GIVEN INSTRUCTION:
Quote the listing below word for word, stopping after the line that contains "return board".

SOURCE EXCERPT:
──────────────────────────────
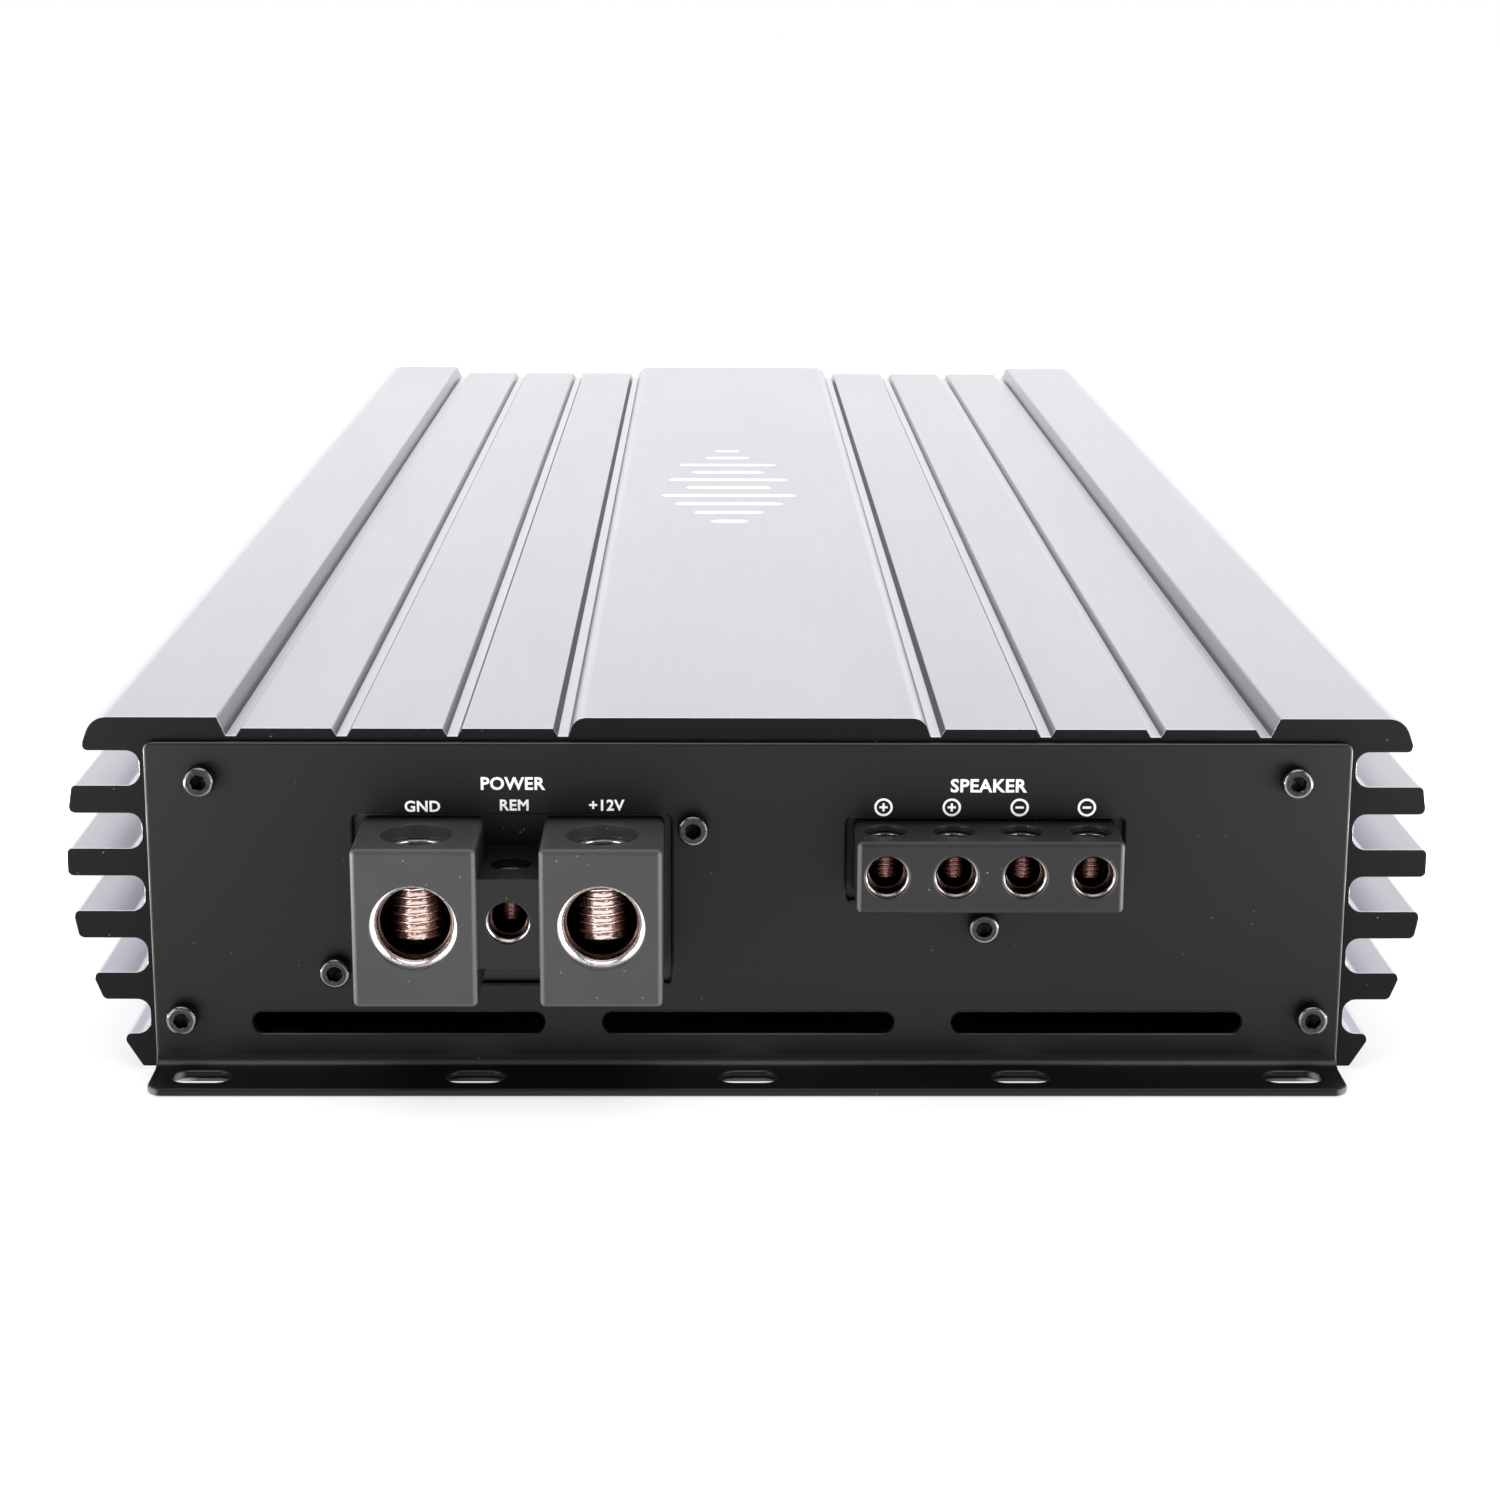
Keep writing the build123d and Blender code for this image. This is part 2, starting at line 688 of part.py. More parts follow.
def make_main_circuit_board():
    reach = (power_face + board_inset, signal_face - board_inset)
    board = block((-board_half_width, board_half_width), reach, (board_bottom_z, board_top_z))
    for x, y in standoff_places:
        board -= rod_z(x, y, m3_hole_radius, (board_bottom_z - 1, board_top_z + 1))
    for x, y in preamp_standoffs:
        board -= rod_z(x, y, m3_hole_radius, (board_bottom_z - 1, board_top_z + 1))
    return board


def make_board_standoffs():
    """Hexagonal pillars between the board and the ceiling, and down to the preamplifier board."""
    pillars = []
    for x, y in standoff_places:
        pillar = hexagon(standoff_flats, ceiling_z - board_top_z) - Cylinder(m3_port_radius, 20)
        pillars.append(Pos(x, y, board_top_z) * pillar)
    for x, y in preamp_standoffs:
        pillar = hexagon(standoff_flats, board_bottom_z - preamp_top_z) - Cylinder(m3_port_radius, 60)
        pillars.append(Pos(x, y, preamp_top_z) * pillar)
    return group(pillars)


def make_board_screws():
    upwards = Rot(180, 0, 0)
    screws = [Pos(x, y, board_bottom_z) * upwards * cap_screw(7.0) for x, y in standoff_places]
    screws += [Pos(x, y, preamp_bottom_z) * upwards * cap_screw(7.0) for x, y in preamp_standoffs]
    return group(screws)


def capacitor(x, y, radius, height):
    """Electrolytic can hanging from the board, with the bead that holds its seal."""
    can = rod_z(x, y, radius, (board_bottom_z - height, board_bottom_z))
    bottom = can.edges().group_by(Axis.Z)[0]
    can = fillet(bottom, 0.6)
    bead = Pos(x, y, board_bottom_z - 3.5) * Torus(radius + 0.35, 0.8)
    return can - bead


def make_input_capacitors():
    return group([capacitor(24.0 * n, power_face + 64.0, 9.0, 36.0) for n in range(-3, 4)])


def make_rail_capacitors():
    places = [(x, power_face + y) for x in (-57.0, -19.0, 19.0, 57.0) for y in (198.0, 236.0)]
    return group([capacitor(x, y, 15.0, 41.0) for x, y in places])


class Toroid(NamedTuple):
    """Wound ring core hanging from the board."""

    x: float
    y: float
    outer: float
    inner: float
    height: float
    winding: float


transformers = [Toroid(x, power_face + 122.0, 25.0, 15.0, 20.0, 3.5) for x in (-45.0, 45.0)]
input_chokes = [Toroid(42.0, power_face + 32.0, 13.0, 8.0, 12.0, 2.5)]
output_chokes = [Toroid(x, power_face + 345.0, 22.0, 13.0, 20.0, 3.5) for x in (-45.0, 45.0)]


def toroid_place(toroid):
    return Pos(toroid.x, toroid.y, board_bottom_z - toroid.winding - toroid.height / 2)


def make_cores(toroids):
    return group([toroid_place(t) * ring(t.outer, t.inner, t.height) for t in toroids])


def make_windings(toroids):
    """Copper layer that wraps each core on every side."""
    windings = []
    for t in toroids:
        wrap = t.winding
        around = ring(t.outer + wrap, t.inner - wrap, t.height + 2 * wrap)
        around = fillet(around.edges().filter_by(GeomType.CIRCLE), 0.8 * wrap)
        windings.append(toroid_place(t) * (around - ring(t.outer, t.inner, t.height)))
    return group(windings)


def make_driver_boards():
    """Two plug-in cards that stand down from the main board."""
    cards = []
    for y in (power_face + 160.0, power_face + 272.0):
        card = block((-34.0, 34.0), (y, y + 1.6), (board_bottom_z - 30.0, board_bottom_z))
        chip = block((-12.0, 12.0), (y + 1.6, y + 4.6), (board_bottom_z - 24.0, board_bottom_z - 12.0))
        cards.append(card + chip)
    return group(cards)


def make_film_capacitors():
    places = [(x, power_face + 395.0) for x in (-60.0, -20.0, 20.0, 60.0)]
    cans = []
    for x, y in places:
        box = block(spread(x, 15.5), spread(y, 6.5), (board_bottom_z - 22.0, board_bottom_z))
        cans.append(rounded(box, 0.8))
    return group(cans)


# ---- transistors clamped to the side walls --------------------------------------------------------------

transistor_count = 16
transistor_pitch = 21.25
first_transistor = power_face + 86.0
last_transistor = first_transistor + transistor_pitch * (transistor_count - 1)
transistor_depth = 5.0
transistor_half_width = 7.9
transistor_z = (22.0, 42.5)
transistor_legs = (-5.45, 0.0, 5.45)
pad_thickness = 0.3
bar_thickness = 2.5
bar_z = (27.0, 37.0)
bar_seat = pad_thickness + transistor_depth  # from the wall to the clamp bar


def inwards(side, low, high):
    """X range measured inwards from a side wall's inner face."""
    return tuple(sorted((side * (inner_wall_x - low), side * (inner_wall_x - high))))


def make_transistors(side):
    packages = []
    for number in range(transistor_count):
        y = first_transistor + transistor_pitch * number
        across = inwards(side, pad_thickness, bar_seat)
        package = block(across, spread(y, transistor_half_width), transistor_z)
        for offset in transistor_legs:
            leg = (transistor_z[1] - 0.5, board_bottom_z)
            package += block(inwards(side, 2.6, 3.3), spread(y + offset, 0.6), leg)
        packages.append(package)
    return group(packages)


def make_insulator_pads():
    pads = []
    for side in (-1, 1):
        reach = (first_transistor - 9, last_transistor + 9)
        pad = block(inwards(side, 0, pad_thickness), reach, (20.5, 44.0))
        for y in clamp_screw_places:
            pad -= rod_x(y, clamp_screw_z, m3_hole_radius, inwards(side, -1, 1))
        pads.append(pad)
    return group(pads)


def make_clamp_bars():
    """Steel bars that press each row of transistors on its wall."""
    bars = []
    for side in (-1, 1):
        across = inwards(side, bar_seat, bar_seat + bar_thickness)
        bar = block(across, (first_transistor - 8, last_transistor + 8), bar_z)
        for y in clamp_screw_places:
            bar -= rod_x(y, clamp_screw_z, m3_hole_radius, inwards(side, bar_seat - 1, bar_seat + 4))
        bars.append(bar)
    return group(bars)


def make_clamp_screws():
    screws = []
    head_seat = inner_wall_x - bar_seat - bar_thickness
    for side in (-1, 1):
        for y in clamp_screw_places:
            turn = Rot(0, -90 * side, 0)
            screws.append(Pos(side * head_seat, y, clamp_screw_z) * turn * cap_screw(12.0))
    return group(screws)


def make_cover_screws():
    """Countersunk screws, heads down and flush with the cover."""
    flip = Rot(180, 0, 0)
    places = [(side * cover_screw_x, y) for side in (-1, 1) for y in cover_screw_places]
    return group([Pos(x, y, cover_bottom_z) * flip * countersunk_screw(7.0) for x, y in places])


# ---- every node -----------------------------------------------------------------------------------------

def make_parts():
    parts = {
        "heatsink": make_heatsink(),
        "bottom_cover": make_bottom_cover(),
        "bottom_cover_screws": make_cover_screws(),
        "power_end_panel": make_power_end_panel(),
        "power_panel_screws": make_corner_screws(power_side),
        "power_terminal_housing": make_power_terminal_housing(),
        "speaker_terminal_housing": make_speaker_terminal_housing(),
        "terminal_housing_screws": make_terminal_screws(),
        "bus_bars": group([make_bus_bar(power_terminals[name]) for name in ("ground", "battery")]),
        "signal_end_panel": make_signal_end_panel(),
        "signal_panel_screws": make_corner_screws(signal_side),
        "rca_housing": make_rca_housing(),
        "rca_shells": make_rca_shells(),
        "rca_insulators": make_rca_insulators(),
        "rca_contacts": make_rca_contacts(),
        "remote_level_jack": make_remote_jack(),
        "potentiometer_bodies": make_potentiometer_bodies(),
        "slide_switch_bodies": make_slide_switch_bodies(),
        "status_lights": make_status_lights(),
        "preamp_board": make_preamp_board(),
        "preamp_header": make_preamp_header(),
        "preamp_chips": make_preamp_chips(),
        "main_circuit_board": make_main_circuit_board(),
        "board_standoffs": make_board_standoffs(),
        "board_screws": make_board_screws(),
        "input_capacitors": make_input_capacitors(),
        "rail_capacitors": make_rail_capacitors(),
        "film_capacitors": make_film_capacitors(),
        "transformer_cores": make_cores(transformers),
        "transformer_windings": make_windings(transformers),
        "input_choke_core": make_cores(input_chokes),
        "input_choke_winding": make_windings(input_chokes),
        "output_choke_cores": make_cores(output_chokes),
        "output_choke_windings": make_windings(output_chokes),
        "driver_boards": make_driver_boards(),
        "left_transistors": make_transistors(-1),
        "right_transistors": make_transistors(1),
        "insulator_pads": make_insulator_pads(),
        "clamp_bars": make_clamp_bars(),
        "clamp_screws": make_clamp_screws(),
    }
    for name, terminal in {**power_terminals, **speaker_terminals}.items():
        parts[f"{name}_terminal_body"] = make_terminal_body(terminal)
        parts[f"{name}_set_screw"] = make_set_screw(terminal)
    for name, x in knob_places.items():
        parts[name] = make_knob(x)
    for name, x in switch_places.items():
        parts[name] = make_slider(x)
    return parts


os.makedirs("parts", exist_ok=True)
for node, shape in make_parts().items():
    export_step(shape, f"parts/{node}.step")
    print(f"{node}: {len(shape.solids())} solids, {shape.volume / 1000:.2f} cm3")
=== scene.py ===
from math import atan2, ceil, cos, pi, radians, sin, sqrt, tan

import bmesh
import bpy
from mathutils import Matrix, Vector


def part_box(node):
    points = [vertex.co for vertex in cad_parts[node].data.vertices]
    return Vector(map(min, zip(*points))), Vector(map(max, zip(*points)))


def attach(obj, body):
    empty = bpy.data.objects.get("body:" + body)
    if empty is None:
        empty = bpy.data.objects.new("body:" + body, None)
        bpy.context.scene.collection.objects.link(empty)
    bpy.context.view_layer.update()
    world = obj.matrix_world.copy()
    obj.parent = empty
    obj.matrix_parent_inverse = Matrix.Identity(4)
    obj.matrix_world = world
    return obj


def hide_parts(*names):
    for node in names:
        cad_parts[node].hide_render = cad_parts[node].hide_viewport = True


# The looks of a car amplifier: a finned extrusion between two bent end panels. Lengths are written in
# millimetres and multiplied by MM; +Z is up and -Y is the power end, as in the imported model.

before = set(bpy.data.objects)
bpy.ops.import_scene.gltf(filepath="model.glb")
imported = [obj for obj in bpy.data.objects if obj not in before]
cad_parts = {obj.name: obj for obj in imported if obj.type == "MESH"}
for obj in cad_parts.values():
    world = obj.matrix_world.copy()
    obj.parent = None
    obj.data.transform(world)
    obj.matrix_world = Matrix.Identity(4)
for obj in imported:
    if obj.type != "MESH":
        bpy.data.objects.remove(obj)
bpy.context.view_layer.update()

MM = 0.001
SHEET = 1.5  # thickness of the end panels
sink_low, sink_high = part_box("heatsink")
sink_start, sink_end = sink_low.y / MM, sink_high.y / MM
power_face, signal_face = sink_start - SHEET, sink_end + SHEET
TOP_Z = sink_high.z / MM
GROOVE_Z, BAND_Z = TOP_Z - 3.4, TOP_Z - 2.0
BLOCK_REACH, SPEAKER_REACH = 19.5, 13.0  # how far the two terminal housings stand out of the power end
PANEL_SIDE = 101.0  # the end panels' upright edges lie beyond this far along X on both sides
BRIDGE_X = (-46.65, -36.0)  # the remote terminal's part of the power housing, between its two large blocks
ALL_WAYS = (1.0, 1.0, 1.0)  # texture cells as long as they are wide and high


# ---- procedural materials ---------------------------------------------------------------------------------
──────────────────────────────
WRITTEN SOLUTION:
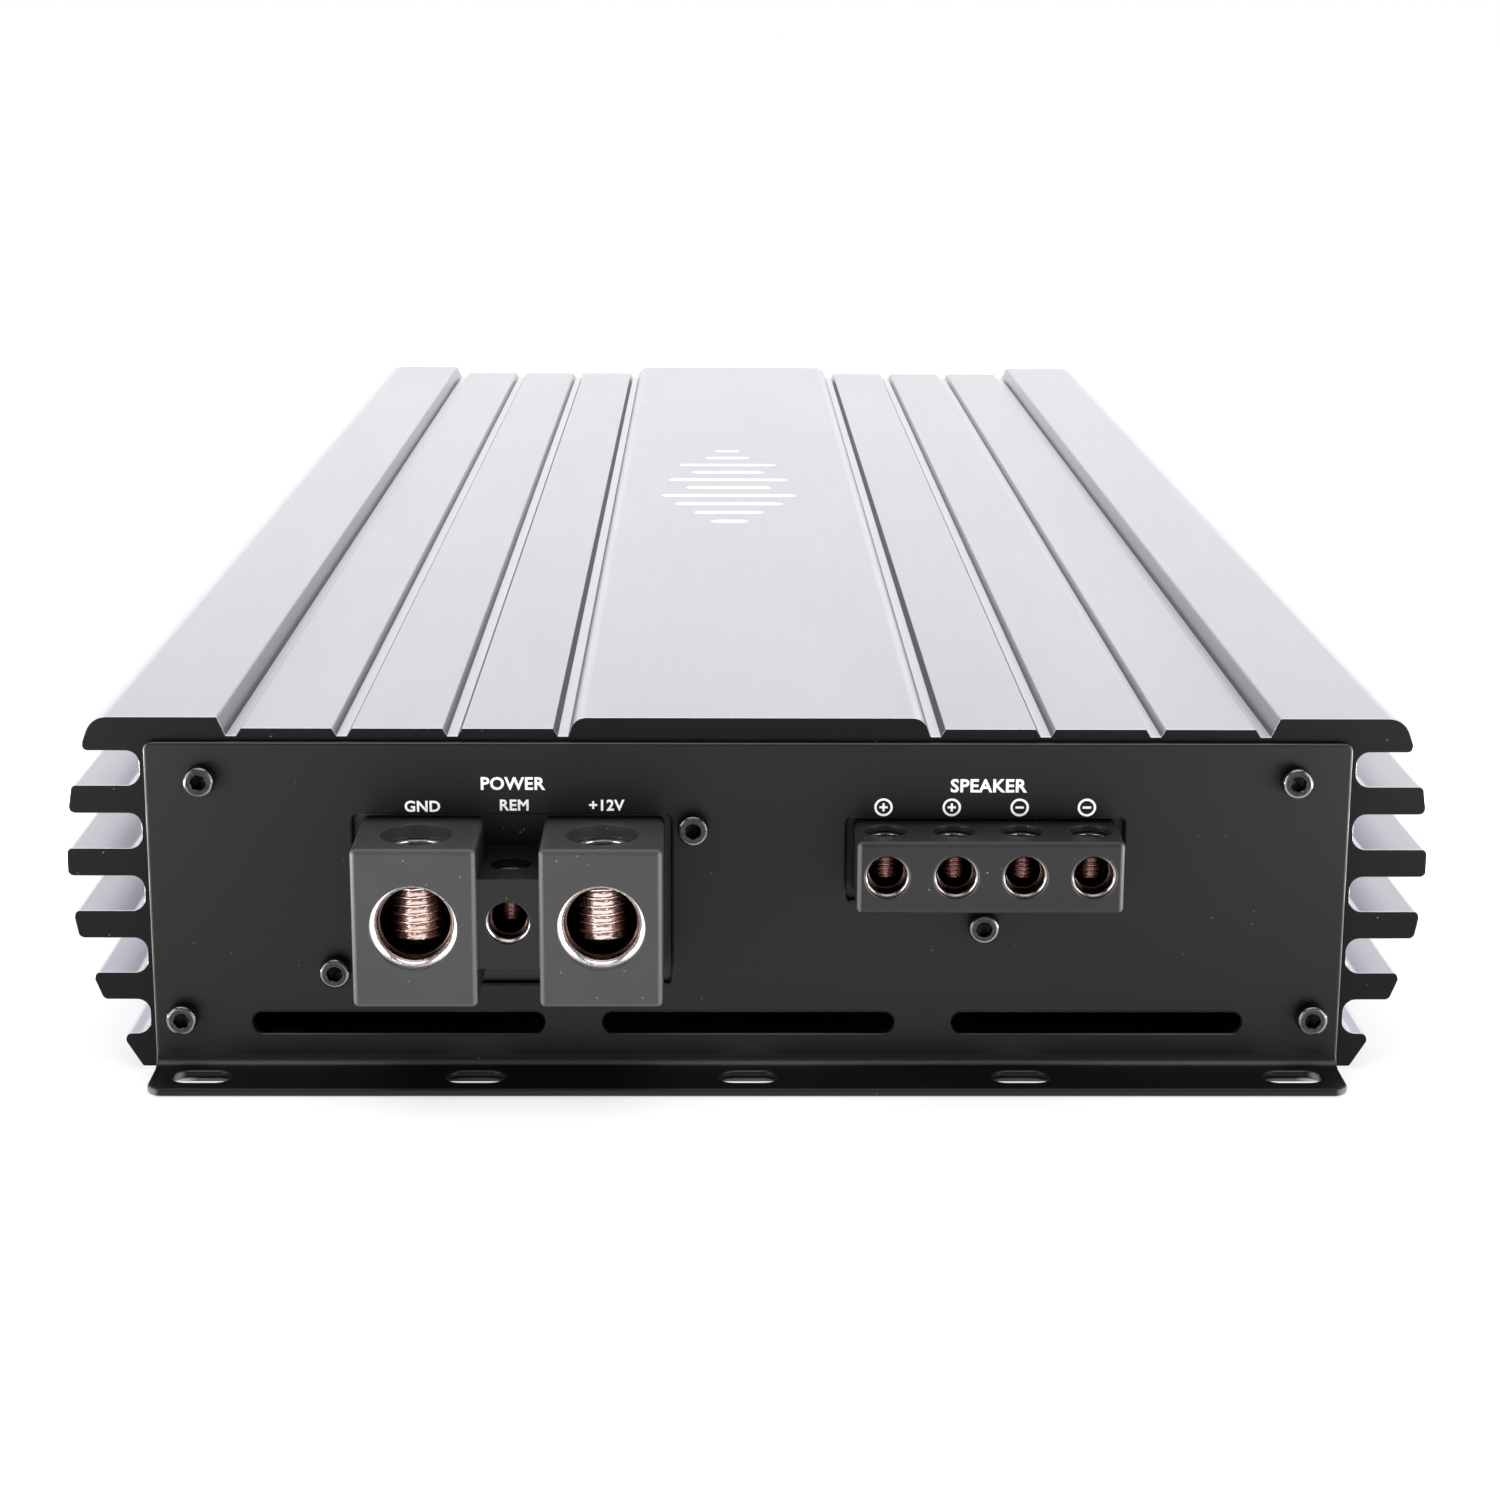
Keep writing the build123d and Blender code for this image. This is part 2, starting at line 688 of part.py. More parts follow.
def make_main_circuit_board():
    reach = (power_face + board_inset, signal_face - board_inset)
    board = block((-board_half_width, board_half_width), reach, (board_bottom_z, board_top_z))
    for x, y in standoff_places:
        board -= rod_z(x, y, m3_hole_radius, (board_bottom_z - 1, board_top_z + 1))
    for x, y in preamp_standoffs:
        board -= rod_z(x, y, m3_hole_radius, (board_bottom_z - 1, board_top_z + 1))
    return board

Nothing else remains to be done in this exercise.